Esta regla es, a nuestro juicio y como ya hemos avanzado, el colmo del desdén que el legislador puede hacer al Tribunal Constitucional en cuanto encargado de enjuiciar la constitucionalidad de las leyes; un mecanismo que, no hace falta decirlo, está en la entraña del Estado de derecho tal y como lo concebimos en la España de 2023. Los procedimientos de inconstitucionalidad -y no solo los promovidos por otros grupos parlamentarios, que a estos efectos bien poco cuentan como parte de las Cortes soberanas; sino incluso los planteados por los jueces o solicitados por las partes en un concreto proceso- quedan cercenados de entrada, pues el alzamiento de medidas cautelares debe quedar, de este modo, blindado.

Tal vez alguien hubiese echado en falta toda mención hasta ahora de la quiebra de separación de poderes que supone esta Proposición de Ley, siendo así que ha sido uno de los puntos más comentados en las aproximaciones que se han hecho desde el momento en que se conoció el texto del acuerdo político que está en su base. Reconozco que, de entrada, la amnistía me parece una facultad del Legislativo que borra la ofensa, el delito apreciado por otro poder cual es el Judicial y castigado por el Ejecutivo.
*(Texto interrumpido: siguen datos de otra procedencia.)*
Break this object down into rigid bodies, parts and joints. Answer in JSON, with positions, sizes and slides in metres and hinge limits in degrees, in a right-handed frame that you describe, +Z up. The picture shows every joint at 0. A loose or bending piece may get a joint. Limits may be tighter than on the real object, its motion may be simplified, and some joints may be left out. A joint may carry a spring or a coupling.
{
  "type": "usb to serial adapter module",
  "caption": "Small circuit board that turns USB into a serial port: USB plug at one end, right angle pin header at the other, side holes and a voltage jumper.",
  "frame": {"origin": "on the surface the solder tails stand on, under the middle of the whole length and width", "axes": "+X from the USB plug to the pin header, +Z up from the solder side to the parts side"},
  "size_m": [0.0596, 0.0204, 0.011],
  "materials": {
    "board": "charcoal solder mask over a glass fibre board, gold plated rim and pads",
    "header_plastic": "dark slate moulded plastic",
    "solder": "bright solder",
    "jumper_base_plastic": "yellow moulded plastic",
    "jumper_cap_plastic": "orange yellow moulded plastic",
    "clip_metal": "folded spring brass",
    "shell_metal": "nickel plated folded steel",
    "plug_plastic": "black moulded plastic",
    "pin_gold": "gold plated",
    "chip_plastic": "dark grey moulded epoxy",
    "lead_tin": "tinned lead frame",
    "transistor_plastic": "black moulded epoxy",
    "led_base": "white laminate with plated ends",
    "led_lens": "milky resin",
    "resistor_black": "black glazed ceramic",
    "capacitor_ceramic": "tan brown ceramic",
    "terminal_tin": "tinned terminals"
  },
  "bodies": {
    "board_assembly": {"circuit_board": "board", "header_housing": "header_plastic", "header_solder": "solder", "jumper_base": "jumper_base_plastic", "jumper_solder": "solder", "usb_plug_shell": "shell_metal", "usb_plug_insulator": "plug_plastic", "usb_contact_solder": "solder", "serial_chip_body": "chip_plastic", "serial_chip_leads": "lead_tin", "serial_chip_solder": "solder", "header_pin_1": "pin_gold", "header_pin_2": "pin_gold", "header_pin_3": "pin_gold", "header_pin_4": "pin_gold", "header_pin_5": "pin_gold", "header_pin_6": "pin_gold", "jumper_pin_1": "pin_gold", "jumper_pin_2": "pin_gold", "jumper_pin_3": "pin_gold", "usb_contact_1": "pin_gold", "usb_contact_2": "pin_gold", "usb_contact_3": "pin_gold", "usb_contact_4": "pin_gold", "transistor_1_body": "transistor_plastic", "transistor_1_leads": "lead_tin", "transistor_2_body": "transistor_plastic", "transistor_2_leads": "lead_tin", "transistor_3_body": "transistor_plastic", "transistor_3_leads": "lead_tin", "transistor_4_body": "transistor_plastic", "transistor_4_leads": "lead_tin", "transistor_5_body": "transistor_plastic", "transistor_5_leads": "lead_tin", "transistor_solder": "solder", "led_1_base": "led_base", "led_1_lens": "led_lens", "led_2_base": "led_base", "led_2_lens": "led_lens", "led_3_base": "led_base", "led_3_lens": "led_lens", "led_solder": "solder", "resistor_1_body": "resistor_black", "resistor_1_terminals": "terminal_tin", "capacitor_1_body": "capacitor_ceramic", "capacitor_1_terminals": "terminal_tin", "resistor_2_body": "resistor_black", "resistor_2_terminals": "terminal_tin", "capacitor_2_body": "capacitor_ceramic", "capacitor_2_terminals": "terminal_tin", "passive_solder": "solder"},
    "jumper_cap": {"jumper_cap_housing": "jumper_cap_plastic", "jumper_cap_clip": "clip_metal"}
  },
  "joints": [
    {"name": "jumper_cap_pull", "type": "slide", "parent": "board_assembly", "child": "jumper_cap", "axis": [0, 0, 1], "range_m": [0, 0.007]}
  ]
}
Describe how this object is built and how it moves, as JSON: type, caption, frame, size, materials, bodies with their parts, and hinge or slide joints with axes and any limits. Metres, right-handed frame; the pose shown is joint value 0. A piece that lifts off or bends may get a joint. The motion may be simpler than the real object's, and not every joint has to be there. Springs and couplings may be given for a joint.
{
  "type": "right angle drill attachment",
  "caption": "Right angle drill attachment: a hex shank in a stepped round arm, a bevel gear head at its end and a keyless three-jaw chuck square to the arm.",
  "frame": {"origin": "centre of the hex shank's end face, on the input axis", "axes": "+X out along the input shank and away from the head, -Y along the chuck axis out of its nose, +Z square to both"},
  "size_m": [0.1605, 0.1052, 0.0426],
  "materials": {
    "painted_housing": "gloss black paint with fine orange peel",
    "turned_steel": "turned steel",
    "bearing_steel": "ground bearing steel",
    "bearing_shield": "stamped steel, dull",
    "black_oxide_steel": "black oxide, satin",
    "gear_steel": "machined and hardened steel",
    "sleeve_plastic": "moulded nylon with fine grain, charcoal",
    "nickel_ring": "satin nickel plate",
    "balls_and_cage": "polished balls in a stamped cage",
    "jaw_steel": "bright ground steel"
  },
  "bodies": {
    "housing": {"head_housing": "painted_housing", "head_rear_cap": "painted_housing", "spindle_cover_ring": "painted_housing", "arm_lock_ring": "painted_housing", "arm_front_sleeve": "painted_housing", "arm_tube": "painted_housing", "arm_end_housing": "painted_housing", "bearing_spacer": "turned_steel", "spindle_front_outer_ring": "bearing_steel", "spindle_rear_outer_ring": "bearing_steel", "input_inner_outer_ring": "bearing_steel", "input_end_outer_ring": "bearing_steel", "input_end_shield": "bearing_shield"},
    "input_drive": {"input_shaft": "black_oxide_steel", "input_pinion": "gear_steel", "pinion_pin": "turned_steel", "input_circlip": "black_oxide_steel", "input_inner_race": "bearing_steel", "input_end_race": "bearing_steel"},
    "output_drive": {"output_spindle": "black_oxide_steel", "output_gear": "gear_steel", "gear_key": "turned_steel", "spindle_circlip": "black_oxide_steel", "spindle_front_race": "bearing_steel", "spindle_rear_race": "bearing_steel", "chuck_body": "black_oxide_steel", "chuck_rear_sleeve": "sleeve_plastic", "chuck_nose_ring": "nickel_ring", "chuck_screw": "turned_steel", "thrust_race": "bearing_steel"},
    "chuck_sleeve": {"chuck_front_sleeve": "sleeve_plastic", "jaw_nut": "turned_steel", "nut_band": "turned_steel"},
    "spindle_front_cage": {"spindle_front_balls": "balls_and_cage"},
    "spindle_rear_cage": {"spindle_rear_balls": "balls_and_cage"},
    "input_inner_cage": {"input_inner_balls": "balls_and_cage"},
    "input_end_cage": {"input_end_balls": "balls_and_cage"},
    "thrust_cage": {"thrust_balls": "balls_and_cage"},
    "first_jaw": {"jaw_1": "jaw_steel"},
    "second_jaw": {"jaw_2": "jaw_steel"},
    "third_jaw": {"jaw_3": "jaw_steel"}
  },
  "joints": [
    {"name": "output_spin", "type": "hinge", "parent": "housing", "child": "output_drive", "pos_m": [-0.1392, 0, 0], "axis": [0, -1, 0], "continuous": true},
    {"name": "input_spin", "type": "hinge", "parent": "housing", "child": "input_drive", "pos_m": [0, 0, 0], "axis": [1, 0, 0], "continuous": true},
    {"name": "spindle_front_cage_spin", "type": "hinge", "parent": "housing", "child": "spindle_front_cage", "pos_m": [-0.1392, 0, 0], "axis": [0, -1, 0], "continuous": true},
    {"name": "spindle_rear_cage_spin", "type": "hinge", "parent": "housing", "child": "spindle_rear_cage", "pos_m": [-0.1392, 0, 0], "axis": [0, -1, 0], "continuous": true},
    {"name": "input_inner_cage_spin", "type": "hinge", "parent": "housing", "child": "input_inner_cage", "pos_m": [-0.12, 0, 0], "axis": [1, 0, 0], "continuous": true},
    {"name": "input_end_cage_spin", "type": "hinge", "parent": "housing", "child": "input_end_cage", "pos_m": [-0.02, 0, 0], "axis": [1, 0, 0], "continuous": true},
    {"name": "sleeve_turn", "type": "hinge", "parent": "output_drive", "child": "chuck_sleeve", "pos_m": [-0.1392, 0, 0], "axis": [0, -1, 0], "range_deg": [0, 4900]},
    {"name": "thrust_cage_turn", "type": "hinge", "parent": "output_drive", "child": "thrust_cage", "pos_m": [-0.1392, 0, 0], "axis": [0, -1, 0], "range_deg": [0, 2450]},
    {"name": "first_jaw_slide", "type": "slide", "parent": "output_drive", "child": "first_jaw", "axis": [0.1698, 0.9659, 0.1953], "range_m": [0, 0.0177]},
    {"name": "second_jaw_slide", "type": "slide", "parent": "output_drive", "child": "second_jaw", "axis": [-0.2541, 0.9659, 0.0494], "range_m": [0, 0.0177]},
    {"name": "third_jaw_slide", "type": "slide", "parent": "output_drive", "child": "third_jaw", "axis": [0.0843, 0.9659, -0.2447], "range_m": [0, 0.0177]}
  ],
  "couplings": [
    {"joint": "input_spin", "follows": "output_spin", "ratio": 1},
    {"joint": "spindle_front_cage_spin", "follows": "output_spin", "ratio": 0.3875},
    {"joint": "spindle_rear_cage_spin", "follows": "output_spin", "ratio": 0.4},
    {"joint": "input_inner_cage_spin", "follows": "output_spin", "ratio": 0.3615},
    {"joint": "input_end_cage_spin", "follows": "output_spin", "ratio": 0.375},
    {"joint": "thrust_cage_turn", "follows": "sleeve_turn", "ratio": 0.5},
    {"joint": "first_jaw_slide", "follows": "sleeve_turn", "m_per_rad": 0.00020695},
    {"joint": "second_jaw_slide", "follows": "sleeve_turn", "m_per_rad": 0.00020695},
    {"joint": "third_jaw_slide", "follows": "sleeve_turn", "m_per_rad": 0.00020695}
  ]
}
Pero, claro es, no es esta quiebra de base, connatural a la misma institución, la que preocupa; como tampoco tranquiliza especialmente que no vaya a dotarse de “generalidad” a la facultad de amnistiar delitos o indultar delincuentes (hasta ahí podríamos llegar: la generalidad de tales medidas sería una injustica palmaria, de algún modo casi la esencia de una tiranía, similar a la de condenar inocentes).
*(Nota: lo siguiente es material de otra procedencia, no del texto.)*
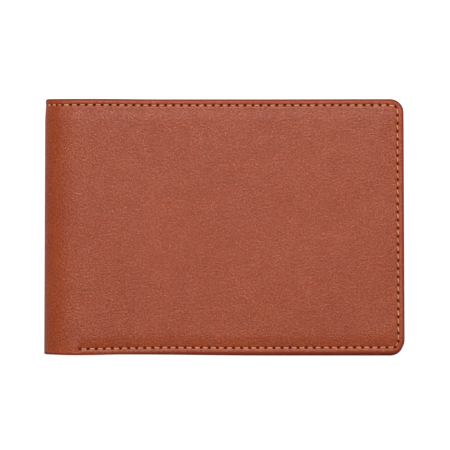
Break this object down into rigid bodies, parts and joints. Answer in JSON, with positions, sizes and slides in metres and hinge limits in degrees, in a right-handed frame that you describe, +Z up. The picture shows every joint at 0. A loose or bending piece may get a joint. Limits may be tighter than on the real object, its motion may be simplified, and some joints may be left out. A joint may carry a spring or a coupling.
{
  "type": "bifold wallet",
  "caption": "Slim leather bifold wallet that opens flat, with a full-width bill compartment, slip pockets and stepped card pockets in each half.",
  "frame": {"origin": "on the table under the middle of the closed wallet", "axes": "+X from the fold to the free edge, +Y from the bottom edge to the mouth of the bill compartment, +Z up through the closed wallet, from the rear half to the front half"},
  "size_m": [0.116, 0.0826, 0.0112],
  "materials": {
    "tan_leather": "smooth fine-grained tan leather with a soft satin sheen and dark burnished edges",
    "lining_cloth": "dark brown twill lining cloth",
    "thread": "light orange-tan waxed thread"
  },
  "bodies": {
    "rear_half": {"rear_card_pocket_1": "tan_leather", "rear_card_pocket_2": "tan_leather", "rear_card_pocket_3": "tan_leather", "rear_cover": "tan_leather", "rear_edge_thread": "thread", "rear_inner_wall": "tan_leather", "rear_lining": "lining_cloth", "rear_rim_thread": "thread", "rear_slip_panel": "tan_leather", "rear_stack_thread": "thread", "rear_wall_lining": "lining_cloth", "rear_wall_thread": "thread"},
    "fold_strip": {"fold_cover": "tan_leather", "fold_inner_wall": "tan_leather", "fold_lining": "lining_cloth", "fold_rim_thread": "thread", "fold_wall_lining": "lining_cloth"},
    "front_half": {"front_card_pocket_1": "tan_leather", "front_card_pocket_2": "tan_leather", "front_card_pocket_3": "tan_leather", "front_cover": "tan_leather", "front_edge_thread": "thread", "front_inner_wall": "tan_leather", "front_lining": "lining_cloth", "front_rim_thread": "thread", "front_slip_panel": "tan_leather", "front_stack_thread": "thread", "front_wall_lining": "lining_cloth", "front_wall_thread": "thread"}
  },
  "joints": [
    {"name": "spine_fold", "type": "hinge", "parent": "rear_half", "child": "fold_strip", "pos_m": [-0.0568, 0, 0.0012], "axis": [0, -1, 0], "range_deg": [0, 90]},
    {"name": "front_fold", "type": "hinge", "parent": "fold_strip", "child": "front_half", "pos_m": [-0.0568, 0, 0.01], "axis": [0, -1, 0], "range_deg": [0, 90]}
  ],
  "couplings": [
    {"joint": "front_fold", "follows": "spine_fold", "ratio": 1}
  ]
}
Lo que inquieta y mucho, y así se ha dicho respetuosamente por autorizados representantes y miembros del Poder Judicial, es el modo en que se articula esta “singular” amnistía que, si bien no es general (tiene destinatarios en el “contexto concreto” histórico que se describe de forma enormemente imprecisa) ni ilimitada temporalmente (aunque dotada de retroactividad y ultraactividad al menos de grado medio: cfr. artículo 1.3), es vinculante para los otros poderes en un modo tan granular, coactivo e indecoroso que significa nada menos que destruir la separación de poderes.

Es bien sabido, en efecto, que la separación de los poderes de decisión, ejecución y control (como los rebautizara K. Loewenstein) expresa un principio de distribución de competencias como medida del poder; en tanto que el reconocimiento de derechos fundamentales desenvuelve un principio de limitación frente al poder establecido.
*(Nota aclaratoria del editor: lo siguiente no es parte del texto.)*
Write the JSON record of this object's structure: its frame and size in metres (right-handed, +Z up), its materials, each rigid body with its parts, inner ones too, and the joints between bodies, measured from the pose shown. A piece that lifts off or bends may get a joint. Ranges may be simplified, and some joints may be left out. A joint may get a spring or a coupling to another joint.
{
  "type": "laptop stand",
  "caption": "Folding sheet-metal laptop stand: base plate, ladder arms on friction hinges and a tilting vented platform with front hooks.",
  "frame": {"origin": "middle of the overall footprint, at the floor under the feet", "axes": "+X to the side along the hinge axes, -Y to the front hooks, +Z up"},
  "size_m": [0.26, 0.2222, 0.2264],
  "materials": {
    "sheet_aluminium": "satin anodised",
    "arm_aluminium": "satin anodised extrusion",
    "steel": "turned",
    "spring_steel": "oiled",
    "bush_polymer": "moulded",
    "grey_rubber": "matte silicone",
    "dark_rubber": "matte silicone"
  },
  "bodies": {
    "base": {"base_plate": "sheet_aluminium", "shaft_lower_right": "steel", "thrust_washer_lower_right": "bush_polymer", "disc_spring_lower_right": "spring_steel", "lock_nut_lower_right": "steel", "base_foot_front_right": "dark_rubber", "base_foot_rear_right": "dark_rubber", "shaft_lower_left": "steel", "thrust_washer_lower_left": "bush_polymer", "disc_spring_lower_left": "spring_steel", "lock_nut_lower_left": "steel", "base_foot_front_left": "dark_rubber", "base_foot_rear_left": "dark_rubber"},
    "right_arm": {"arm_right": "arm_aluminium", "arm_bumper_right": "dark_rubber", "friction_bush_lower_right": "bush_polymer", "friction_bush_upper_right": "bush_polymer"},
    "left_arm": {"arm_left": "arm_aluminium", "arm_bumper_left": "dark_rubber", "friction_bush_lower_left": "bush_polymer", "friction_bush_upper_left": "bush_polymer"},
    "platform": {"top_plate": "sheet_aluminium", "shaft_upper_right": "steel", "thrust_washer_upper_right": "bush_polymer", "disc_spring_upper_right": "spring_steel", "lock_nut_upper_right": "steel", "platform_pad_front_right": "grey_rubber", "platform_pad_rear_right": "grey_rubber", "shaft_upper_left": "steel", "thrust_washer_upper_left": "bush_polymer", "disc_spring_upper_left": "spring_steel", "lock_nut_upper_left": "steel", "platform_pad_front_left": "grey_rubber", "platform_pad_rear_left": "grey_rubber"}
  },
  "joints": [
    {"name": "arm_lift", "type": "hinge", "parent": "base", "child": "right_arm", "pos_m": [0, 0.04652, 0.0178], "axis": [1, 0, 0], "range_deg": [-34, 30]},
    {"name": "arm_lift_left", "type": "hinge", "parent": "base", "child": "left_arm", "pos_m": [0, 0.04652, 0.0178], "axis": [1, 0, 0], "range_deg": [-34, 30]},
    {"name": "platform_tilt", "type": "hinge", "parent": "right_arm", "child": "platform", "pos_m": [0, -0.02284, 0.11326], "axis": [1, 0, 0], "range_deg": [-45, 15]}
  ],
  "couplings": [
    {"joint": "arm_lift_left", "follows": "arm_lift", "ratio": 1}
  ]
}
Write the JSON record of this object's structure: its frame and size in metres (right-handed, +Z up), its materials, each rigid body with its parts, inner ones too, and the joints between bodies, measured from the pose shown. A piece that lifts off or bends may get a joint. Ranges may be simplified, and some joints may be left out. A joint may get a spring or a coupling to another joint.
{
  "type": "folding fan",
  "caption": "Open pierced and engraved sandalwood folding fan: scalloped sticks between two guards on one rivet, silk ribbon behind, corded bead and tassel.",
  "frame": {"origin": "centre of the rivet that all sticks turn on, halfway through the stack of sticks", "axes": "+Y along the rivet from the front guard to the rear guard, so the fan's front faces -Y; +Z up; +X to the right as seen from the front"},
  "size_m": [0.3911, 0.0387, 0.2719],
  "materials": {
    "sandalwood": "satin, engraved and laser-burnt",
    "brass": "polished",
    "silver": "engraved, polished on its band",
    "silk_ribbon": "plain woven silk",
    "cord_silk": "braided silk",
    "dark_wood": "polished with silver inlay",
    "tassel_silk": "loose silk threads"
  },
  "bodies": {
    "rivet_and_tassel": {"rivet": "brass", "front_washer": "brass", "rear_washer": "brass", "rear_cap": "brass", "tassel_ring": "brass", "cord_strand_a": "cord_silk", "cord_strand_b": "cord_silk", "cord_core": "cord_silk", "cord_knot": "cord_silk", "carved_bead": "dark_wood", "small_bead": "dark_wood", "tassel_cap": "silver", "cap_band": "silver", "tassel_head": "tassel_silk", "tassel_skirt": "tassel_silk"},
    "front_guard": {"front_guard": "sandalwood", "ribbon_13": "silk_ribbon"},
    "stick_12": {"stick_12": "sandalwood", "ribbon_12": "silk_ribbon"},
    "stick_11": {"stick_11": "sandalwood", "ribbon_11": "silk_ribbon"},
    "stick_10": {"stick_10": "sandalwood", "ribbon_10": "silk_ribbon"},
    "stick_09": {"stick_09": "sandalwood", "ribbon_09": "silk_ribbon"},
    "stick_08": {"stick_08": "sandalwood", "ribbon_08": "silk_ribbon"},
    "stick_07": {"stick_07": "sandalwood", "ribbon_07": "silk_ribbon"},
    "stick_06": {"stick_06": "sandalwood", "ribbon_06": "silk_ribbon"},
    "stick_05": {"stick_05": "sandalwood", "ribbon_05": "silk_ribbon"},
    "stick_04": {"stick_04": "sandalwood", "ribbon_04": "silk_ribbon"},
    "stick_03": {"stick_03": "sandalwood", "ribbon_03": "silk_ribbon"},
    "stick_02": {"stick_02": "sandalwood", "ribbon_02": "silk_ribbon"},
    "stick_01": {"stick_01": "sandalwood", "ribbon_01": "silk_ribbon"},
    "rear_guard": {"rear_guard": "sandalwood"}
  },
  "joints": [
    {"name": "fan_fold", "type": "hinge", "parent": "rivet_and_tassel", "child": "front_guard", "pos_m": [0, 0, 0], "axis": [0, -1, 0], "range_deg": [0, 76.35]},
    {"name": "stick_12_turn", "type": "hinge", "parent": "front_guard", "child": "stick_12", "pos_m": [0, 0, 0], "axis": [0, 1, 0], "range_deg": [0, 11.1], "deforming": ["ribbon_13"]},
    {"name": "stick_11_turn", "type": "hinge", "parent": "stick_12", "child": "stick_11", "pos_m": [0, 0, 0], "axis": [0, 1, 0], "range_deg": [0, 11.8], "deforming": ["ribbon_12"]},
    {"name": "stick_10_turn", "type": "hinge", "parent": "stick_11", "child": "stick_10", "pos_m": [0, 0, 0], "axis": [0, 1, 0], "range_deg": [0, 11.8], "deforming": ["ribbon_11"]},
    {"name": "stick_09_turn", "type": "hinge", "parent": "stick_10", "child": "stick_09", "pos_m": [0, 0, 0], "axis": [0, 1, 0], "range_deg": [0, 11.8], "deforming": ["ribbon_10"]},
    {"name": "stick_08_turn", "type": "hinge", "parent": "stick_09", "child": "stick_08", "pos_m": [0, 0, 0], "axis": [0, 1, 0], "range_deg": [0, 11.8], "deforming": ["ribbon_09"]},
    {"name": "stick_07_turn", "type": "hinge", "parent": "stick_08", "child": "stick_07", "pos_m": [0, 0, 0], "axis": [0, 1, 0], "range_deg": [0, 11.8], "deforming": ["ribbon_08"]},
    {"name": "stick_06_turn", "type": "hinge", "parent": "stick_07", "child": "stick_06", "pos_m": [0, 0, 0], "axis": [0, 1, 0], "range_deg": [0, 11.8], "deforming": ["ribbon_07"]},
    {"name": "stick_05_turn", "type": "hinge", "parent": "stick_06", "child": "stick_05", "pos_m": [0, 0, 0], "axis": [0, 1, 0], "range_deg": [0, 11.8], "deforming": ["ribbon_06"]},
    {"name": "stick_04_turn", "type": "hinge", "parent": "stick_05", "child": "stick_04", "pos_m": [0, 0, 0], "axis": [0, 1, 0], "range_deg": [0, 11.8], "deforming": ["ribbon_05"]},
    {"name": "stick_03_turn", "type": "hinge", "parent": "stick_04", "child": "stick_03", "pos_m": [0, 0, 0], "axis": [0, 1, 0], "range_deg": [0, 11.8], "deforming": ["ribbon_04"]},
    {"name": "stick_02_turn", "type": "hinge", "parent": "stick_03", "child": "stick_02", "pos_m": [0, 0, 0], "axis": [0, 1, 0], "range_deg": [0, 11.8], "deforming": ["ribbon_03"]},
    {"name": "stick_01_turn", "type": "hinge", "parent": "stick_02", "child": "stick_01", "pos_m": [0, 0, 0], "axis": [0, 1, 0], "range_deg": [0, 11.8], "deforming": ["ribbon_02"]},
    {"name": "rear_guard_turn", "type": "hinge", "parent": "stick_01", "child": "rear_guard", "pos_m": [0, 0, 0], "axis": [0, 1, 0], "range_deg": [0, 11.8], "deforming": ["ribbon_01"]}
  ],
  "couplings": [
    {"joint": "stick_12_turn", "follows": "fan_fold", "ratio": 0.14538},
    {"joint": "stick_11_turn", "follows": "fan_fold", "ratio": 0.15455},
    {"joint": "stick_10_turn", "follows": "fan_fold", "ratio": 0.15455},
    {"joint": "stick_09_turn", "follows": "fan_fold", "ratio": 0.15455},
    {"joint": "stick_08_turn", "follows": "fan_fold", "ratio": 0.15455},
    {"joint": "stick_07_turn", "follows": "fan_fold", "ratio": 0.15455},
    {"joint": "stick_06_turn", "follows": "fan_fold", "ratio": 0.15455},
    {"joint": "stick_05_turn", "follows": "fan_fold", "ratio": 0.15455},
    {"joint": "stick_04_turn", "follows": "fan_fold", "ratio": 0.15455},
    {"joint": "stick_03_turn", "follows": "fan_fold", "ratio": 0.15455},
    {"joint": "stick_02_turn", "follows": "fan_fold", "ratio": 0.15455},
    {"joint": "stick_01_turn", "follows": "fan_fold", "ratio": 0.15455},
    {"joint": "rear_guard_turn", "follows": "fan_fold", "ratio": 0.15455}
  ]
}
Pueden, en abstracto, hacerse leyes de amnistía respetuosas con dicho principio de distribución (como lo fue por cierto la Ley 46/1977, al decir del Tribunal Constitucional); pero la que derivaría, en concreto, de esta Proposición de Ley no lo es, puesto que simplemente destruye cualquier atisbo de intervención de otros poderes (incluso de los poderes más anodinos, como los que aplican responsabilidades administrativas o contables). Todo queda atado no solo para amnistiar conductas concretas, sino para entrar a disciplinar lo que “de oficio” (el término se repite hasta nueve veces entre los artículos 9 y 14, y ello sin contar expresiones equivalentes como “de inmediato” o “en todo caso”) deben hacer los poderes públicos, tanto da que sean judiciales, administrativos o administrativo-contables integrantes de un órgano de relevancia constitucional. Es este aseguramiento preventivo de los efectos, invasor de cualquier mínimo principio de distribución (como si todo debiera quedar inmediatamente hecho con la aprobación de la ley), lo que hace apreciar de una forma muy peculiar en este caso la ausencia de todo fumus boni iuris.

Los ejemplos podrían multiplicarse, pero nuestro comentario y nuestra petición llegan hasta aquí. Para terminar con una nota de optimismo, a la que nos autoriza nuestro pasado y también la conciencia de que muchos ciudadanos y servidores públicos “saben” y no quieren ser tomados por ineptos ni menos ser aún engañados, recordemos que el Estado de derecho es siempre una caña a punto de quebrar (como lo escribió hace más de treinta años un Presidente del Tribunal Supremo, Federico C. Sáinz de Robles) pero que, aun en ese estado siempre quebradizo, tiene la flexibilidad y los recursos necesarios para mantenerse en pie.